The teams in each group will play against each other home-and-away in a round-robin format. The four group winners of League A will advance to the Nations League Finals, which will feature single-leg semi-finals, a third place play-off and final. The home teams of the matches will be decided by means of a draw. The top two teams in the Nations League Finals (excluding France) will qualify for the Women's Olympic Football Tournament.

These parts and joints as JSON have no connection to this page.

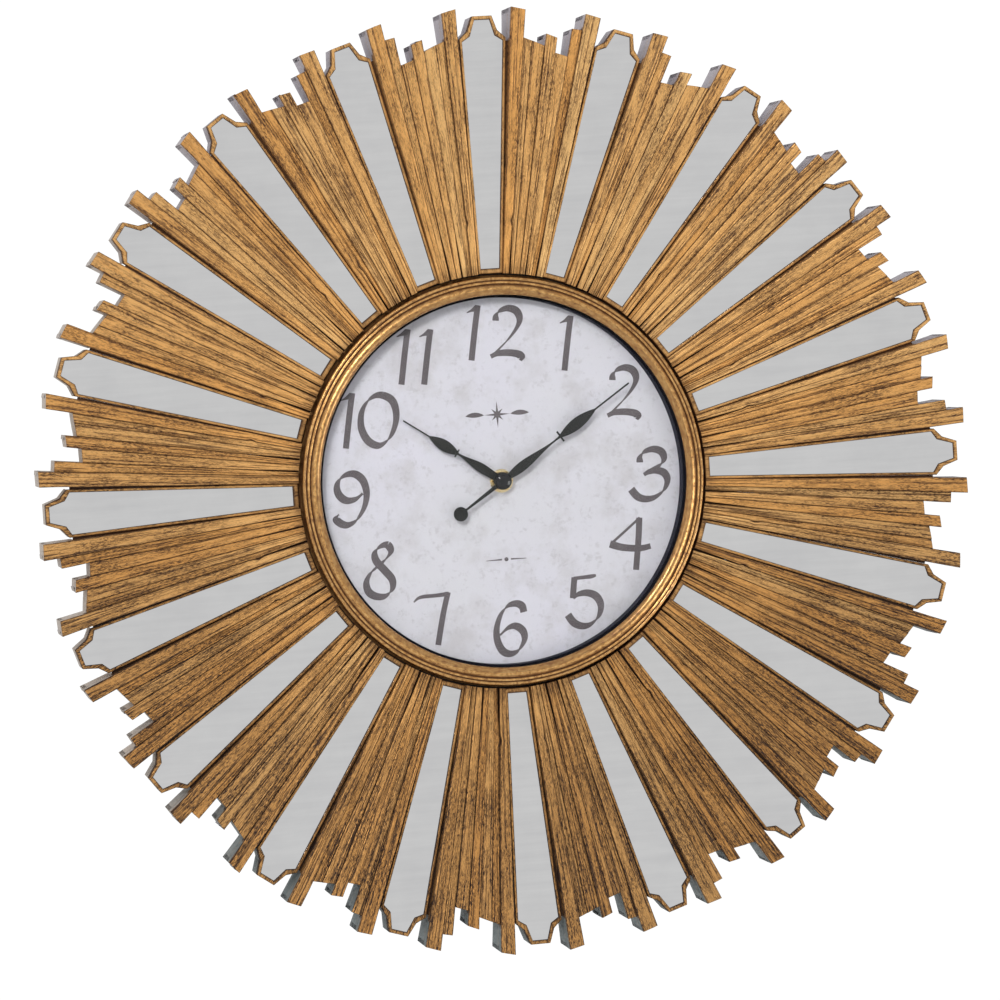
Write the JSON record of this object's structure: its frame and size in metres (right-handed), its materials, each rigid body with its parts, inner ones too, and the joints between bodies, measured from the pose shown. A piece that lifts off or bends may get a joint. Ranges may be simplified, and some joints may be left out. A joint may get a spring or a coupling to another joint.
{
  "type": "sunburst wall clock",
  "caption": "Round quartz wall clock with black spade hands under glass, in a dished sunburst of mirror strips and gold split-timber fans.",
  "frame": {"origin": "on the hands' axis, in the plane of the wall that the drum's rim and the movement's back lie in", "axes": "-Y out of the face towards the viewer, +Z towards 12 o'clock, +X towards 3 o'clock"},
  "size_m": [0.6604, 0.0658, 0.6624],
  "materials": {
    "gold_frame": "antique gold paint over moulded timber grain, black in the grooves",
    "mirror": "silvered glass strip",
    "back_plastic": "black moulded plastic",
    "steel": "zinc plated",
    "dial": "matt off-white print with grey numerals",
    "spacer": "matt black",
    "lens": "clear flat glass",
    "bezel": "antique gold paint over beads, dark in the grooves",
    "movement_plastic": "black moulded plastic",
    "rubber": "soft black rubber",
    "brass": "turned brass",
    "gear_plastic": "natural acetal",
    "magnet": "sintered magnet on a plastic pinion",
    "knob": "red moulded plastic",
    "stator": "soft iron sheet",
    "coil": "enamelled copper winding",
    "board": "green circuit board",
    "contact": "nickel plated spring strip",
    "battery": "plain wrapped cell",
    "hands": "matt black enamel"
  },
  "bodies": {
    "root": {"sunburst_segment_01": "gold_frame", "sunburst_segment_02": "gold_frame", "sunburst_segment_03": "gold_frame", "sunburst_segment_04": "gold_frame", "sunburst_segment_05": "gold_frame", "sunburst_segment_06": "gold_frame", "sunburst_segment_07": "gold_frame", "sunburst_segment_08": "gold_frame", "sunburst_segment_09": "gold_frame", "sunburst_segment_10": "gold_frame", "mirror_01": "mirror", "mirror_02": "mirror", "mirror_03": "mirror", "mirror_04": "mirror", "mirror_05": "mirror", "mirror_06": "mirror", "mirror_07": "mirror", "mirror_08": "mirror", "mirror_09": "mirror", "mirror_10": "mirror", "mirror_11": "mirror", "mirror_12": "mirror", "mirror_13": "mirror", "mirror_14": "mirror", "mirror_15": "mirror", "mirror_16": "mirror", "mirror_17": "mirror", "mirror_18": "mirror", "mirror_19": "mirror", "mirror_20": "mirror", "back_housing": "back_plastic", "housing_screws": "steel", "hanger_screws": "steel", "hanger_plate": "steel", "dial_plate": "dial", "spacer_ring": "spacer", "glass_lens": "lens", "bezel_ring": "bezel", "movement_case": "movement_plastic", "movement_cover": "movement_plastic", "rubber_washer": "rubber", "brass_washer": "brass", "fixing_nut": "brass", "stator": "stator", "coil": "coil", "circuit_board": "board", "battery_contacts": "contact"},
    "minute": {"minute_arbor": "brass", "minute_hand": "hands", "cap_nut": "hands"},
    "hour": {"hour_wheel": "gear_plastic", "hour_hand": "hands"},
    "motion": {"motion_wheel": "gear_plastic"},
    "knob": {"setting_knob": "knob"},
    "second": {"second_wheel": "gear_plastic"},
    "third": {"third_wheel": "gear_plastic"},
    "centre": {"centre_wheel": "gear_plastic"},
    "intermediate": {"intermediate_wheel": "gear_plastic"},
    "rotor_body": {"rotor": "magnet"},
    "battery_body": {"battery": "battery"}
  },
  "joints": [
    {"name": "minute_turn", "type": "hinge", "parent": "root", "child": "minute", "pos_m": [0, -0.009, 0], "axis": [0, 1, 0], "continuous": true},
    {"name": "hour_turn", "type": "hinge", "parent": "root", "child": "hour", "pos_m": [0, -0.009, 0], "axis": [0, 1, 0], "continuous": true},
    {"name": "motion_turn", "type": "hinge", "parent": "root", "child": "motion", "pos_m": [0.00799, -0.009, 0.00602], "axis": [0, 1, 0], "continuous": true},
    {"name": "knob_turn", "type": "hinge", "parent": "root", "child": "knob", "pos_m": [0.01799, -0.009, 0.00602], "axis": [0, 1, 0], "continuous": true},
    {"name": "second_turn", "type": "hinge", "parent": "root", "child": "second", "pos_m": [-0.01704, -0.009, 0.00628], "axis": [0, 1, 0], "continuous": true},
    {"name": "third_turn", "type": "hinge", "parent": "root", "child": "third", "pos_m": [-0.00804, -0.009, 0.00628], "axis": [0, 1, 0], "continuous": true},
    {"name": "centre_turn", "type": "hinge", "parent": "root", "child": "centre", "pos_m": [0, -0.009, 0], "axis": [0, 1, 0], "continuous": true},
    {"name": "intermediate_turn", "type": "hinge", "parent": "root", "child": "intermediate", "pos_m": [-0.01704, -0.009, -0.00247], "axis": [0, 1, 0], "continuous": true},
    {"name": "rotor_turn", "type": "hinge", "parent": "root", "child": "rotor_body", "pos_m": [-0.01105, -0.009, -0.00698], "axis": [0, 1, 0], "continuous": true},
    {"name": "battery_slide", "type": "slide", "parent": "root", "child": "battery_body", "axis": [0, 1, 0], "range_m": [0, 0.03]}
  ],
  "couplings": [
    {"joint": "hour_turn", "follows": "minute_turn", "ratio": 0.083333},
    {"joint": "motion_turn", "follows": "minute_turn", "ratio": -0.33333},
    {"joint": "knob_turn", "follows": "minute_turn", "ratio": 1},
    {"joint": "third_turn", "follows": "second_turn", "ratio": -0.125},
    {"joint": "centre_turn", "follows": "second_turn", "ratio": 0.016667},
    {"joint": "intermediate_turn", "follows": "second_turn", "ratio": -6},
    {"joint": "rotor_turn", "follows": "second_turn", "ratio": 30}
  ]
}
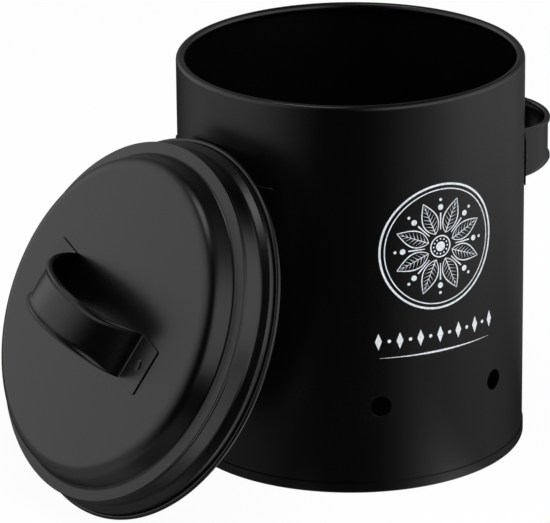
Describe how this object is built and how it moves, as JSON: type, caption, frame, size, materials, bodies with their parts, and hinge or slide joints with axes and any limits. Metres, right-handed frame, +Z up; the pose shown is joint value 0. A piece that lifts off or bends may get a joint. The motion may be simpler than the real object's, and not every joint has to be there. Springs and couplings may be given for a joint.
{
  "type": "onion storage jar",
  "caption": "Round sheet-steel storage jar with air holes low in its wall, a strap handle on each side and a loose lid with a strap handle, leaning beside it.",
  "frame": {"origin": "centre of the underside of the base panel, on the jar's axis", "axes": "+Z up along the jar's axis; -Y is the jar's front; its handles are on +X and -X, and the lid leans on the -X side"},
  "size_m": [0.3125, 0.2085, 0.208],
  "materials": {
    "charcoal_coat": "semi-matte charcoal powder coat"
  },
  "bodies": {
    "jar": {"body_wall": "charcoal_coat", "base_plate": "charcoal_coat", "right_handle": "charcoal_coat", "right_handle_rivets": "charcoal_coat", "left_handle": "charcoal_coat", "left_handle_rivets": "charcoal_coat"},
    "lid": {"lid_shell": "charcoal_coat", "lid_handle": "charcoal_coat", "lid_rivets": "charcoal_coat"}
  },
  "joints": [
    {"name": "lid_pull_off", "type": "slide", "parent": "jar", "child": "lid", "axis": [-0.8974, -0.0896, 0.4321], "range_m": [0, 0.25]}
  ]
}
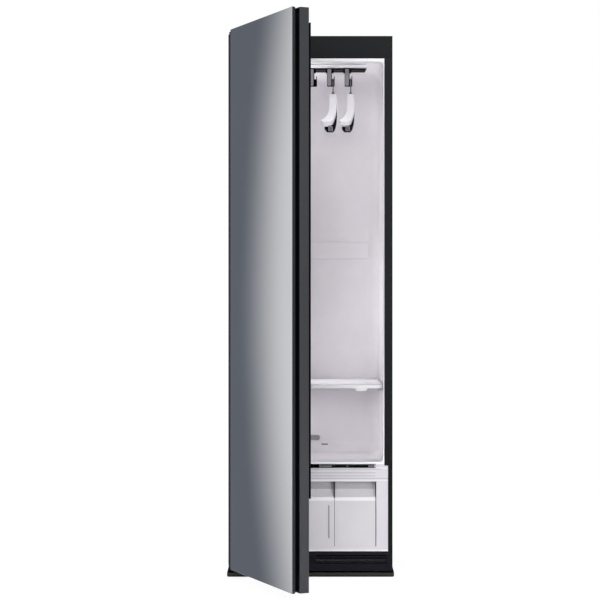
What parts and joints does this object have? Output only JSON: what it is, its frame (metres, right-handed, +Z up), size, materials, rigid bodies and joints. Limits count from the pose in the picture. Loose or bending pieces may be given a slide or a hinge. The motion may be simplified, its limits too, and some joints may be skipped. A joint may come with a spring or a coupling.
{
  "type": "clothes care steam cabinet",
  "caption": "Tall steel steam cabinet for clothes with one hinged mirror door standing open, a shaken hanger rail, a lift-out shelf and pull-out water tanks.",
  "frame": {"origin": "on the floor at the middle of the cabinet's footprint without the door", "axes": "+Z up, -Y out of the cabinet's open front, +X to the right as seen from the front; the door is hinged at the left"},
  "size_m": [0.602, 1.1575, 1.96],
  "materials": {
    "shell_steel": "satin dark grey baked paint",
    "frame_paint": "moulded frame in satin dark grey paint",
    "galvanised": "dull zinc-coated sheet",
    "hinge_steel": "dark painted steel",
    "liner_plastic": "light grey moulded plastic",
    "trim_white": "white moulded plastic",
    "lens_plastic": "frosted translucent plastic",
    "outlet_grey": "mid grey plastic",
    "shelf_plastic": "light grey moulded plastic",
    "rail_dark": "near-black plastic",
    "strap_grey": "light grey plastic",
    "hanger_pale": "pale plastic",
    "hanger_dark": "dark plastic",
    "wire": "bright wire",
    "surround_white": "white moulded plastic",
    "tank_white": "pale pearl plastic",
    "bay_dark": "grey plastic",
    "filter_grey": "mid grey plastic with fine mesh",
    "grille_dark": "black plastic",
    "foot_rubber": "black rubber",
    "mirror_glass": "dark tinted mirror glass",
    "door_edge": "dark grey plastic",
    "door_channel": "black plastic",
    "door_inner": "dark grey moulded plastic",
    "gasket_rubber": "black soft seal",
    "bush_plastic": "black low-friction plastic",
    "machine_black": "black baked paint",
    "fin_aluminium": "bare aluminium",
    "machine_grey": "grey plastic",
    "hose_rubber": "black rubber",
    "board_green": "circuit board"
  },
  "bodies": {
    "cabinet": {"base_frame": "grille_dark", "foot_covers": "grille_dark", "base_pan": "galvanised", "side_panel_left": "shell_steel", "side_panel_right": "shell_steel", "top_panel": "shell_steel", "back_panel": "galvanised", "rear_service_panel": "galvanised", "front_frame": "frame_paint", "inner_liner": "liner_plastic", "opening_trim": "trim_white", "ceiling_cover": "trim_white", "light_lens": "lens_plastic", "rear_air_panel": "liner_plastic", "steam_outlet": "outlet_grey", "shelf": "shelf_plastic", "rail_guide": "machine_grey", "rail_drive_motor": "galvanised", "lower_surround": "surround_white", "service_cover": "surround_white", "kick_grille": "grille_dark", "tank_bay": "bay_dark", "hinge_bracket_upper": "hinge_steel", "hinge_bracket_lower": "hinge_steel", "compressor": "machine_black", "heat_exchanger": "fin_aluminium", "blower_housing": "machine_grey", "blower_motor": "galvanised", "steam_generator": "galvanised", "steam_hose": "hose_rubber", "water_pump": "machine_grey", "control_board": "board_green"},
    "door": {"door_glass": "mirror_glass", "door_panel": "door_edge", "door_hinge_trim": "door_edge", "door_core": "door_channel", "door_liner": "door_inner", "door_gasket": "gasket_rubber", "hinge_bushes": "bush_plastic"},
    "water_tank": {"water_tank": "tank_white", "water_tank_lid": "tank_white"},
    "drain_tank": {"drain_tank": "tank_white", "drain_tank_lid": "tank_white"},
    "lint_filter": {"lint_filter": "filter_grey"},
    "hanging_rail": {"hanger_rail": "rail_dark", "rail_carriage": "machine_grey", "hook_blocks": "rail_dark", "hook_straps": "strap_grey"},
    "crank": {"crank_disc": "galvanised"},
    "hanger_1": {"hanger_1_shell": "hanger_pale", "hanger_1_base": "hanger_dark", "hanger_1_hook": "wire"},
    "hanger_2": {"hanger_2_shell": "hanger_pale", "hanger_2_base": "hanger_dark", "hanger_2_hook": "wire"},
    "blower_wheel": {"blower_wheel": "machine_grey"},
    "foot_1": {"levelling_foot_1": "foot_rubber"},
    "foot_2": {"levelling_foot_2": "foot_rubber"},
    "foot_3": {"levelling_foot_3": "foot_rubber"},
    "foot_4": {"levelling_foot_4": "foot_rubber"}
  },
  "joints": [
    {"name": "door_hinge", "type": "hinge", "parent": "cabinet", "child": "door", "pos_m": [-0.283, -0.3425, 1], "axis": [0, 0, -1], "range_deg": [-66.8, 43.2]},
    {"name": "water_tank_slide", "type": "slide", "parent": "cabinet", "child": "water_tank", "axis": [0, -1, 0], "range_m": [0, 0.2]},
    {"name": "drain_tank_slide", "type": "slide", "parent": "cabinet", "child": "drain_tank", "axis": [0, -1, 0], "range_m": [0, 0.2]},
    {"name": "lint_filter_slide", "type": "slide", "parent": "cabinet", "child": "lint_filter", "axis": [0, -1, 0], "range_m": [0, 0.11]},
    {"name": "rail_slide", "type": "slide", "parent": "cabinet", "child": "hanging_rail", "axis": [1, 0, 0], "range_m": [-0.02, 0.02]},
    {"name": "crank_spin", "type": "hinge", "parent": "cabinet", "child": "crank", "pos_m": [0.006, -0.032, 1.894], "axis": [0, 0, 1], "continuous": true},
    {"name": "blower_spin", "type": "hinge", "parent": "cabinet", "child": "blower_wheel", "pos_m": [0.1, 0.118, 0.32], "axis": [0, 0, 1], "continuous": true},
    {"name": "hanger_1_swing", "type": "hinge", "parent": "hanging_rail", "child": "hanger_1", "pos_m": [0.085, -0.032, 1.814], "axis": [0.999, -0.0454, 0], "range_deg": [-8, 8]},
    {"name": "hanger_2_swing", "type": "hinge", "parent": "hanging_rail", "child": "hanger_2", "pos_m": [0.151, -0.032, 1.814], "axis": [0.999, -0.0454, 0], "range_deg": [-8, 8]},
    {"name": "levelling_foot_1_turn", "type": "hinge", "parent": "cabinet", "child": "foot_1", "pos_m": [-0.2405, -0.224, 0.02], "axis": [0, 0, 1], "continuous": true},
    {"name": "levelling_foot_2_turn", "type": "hinge", "parent": "cabinet", "child": "foot_2", "pos_m": [0.2405, -0.224, 0.02], "axis": [0, 0, 1], "continuous": true},
    {"name": "levelling_foot_3_turn", "type": "hinge", "parent": "cabinet", "child": "foot_3", "pos_m": [0.2405, 0.224, 0.02], "axis": [0, 0, 1], "continuous": true},
    {"name": "levelling_foot_4_turn", "type": "hinge", "parent": "cabinet", "child": "foot_4", "pos_m": [-0.2405, 0.224, 0.02], "axis": [0, 0, 1], "continuous": true}
  ]
}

In addition, the competition will feature promotion and relegation, taking effect in UEFA Women's Euro 2025 qualifying (which will use an identical league structure). The group winners of Leagues B and C will be automatically promoted, while the fourth-placed teams in Leagues A and B, as well as the lowest-ranked third-placed team in League B (conditional upon the number of entrants), will be automatically relegated. Promotion and relegation matches will also be held on a home-and-away basis, taking place in parallel with the Nations League Finals, with the winners going into the higher league and the losers going into the lower league. The third-placed teams of League A will play the runners-up of League B, while the three best-ranked third-placed teams in League B will play the three best-ranked League C runners-up (conditional upon the number of entrants). The teams from the higher leagues will be seeded, and play the second leg at home. In the two-legged ties, the team that scores more goals on aggregate is the winner. If the aggregate score is level, extra time is played (the away goals rule is not applied). If the score remains level after extra time, a penalty shoot-out is used to decide the winner.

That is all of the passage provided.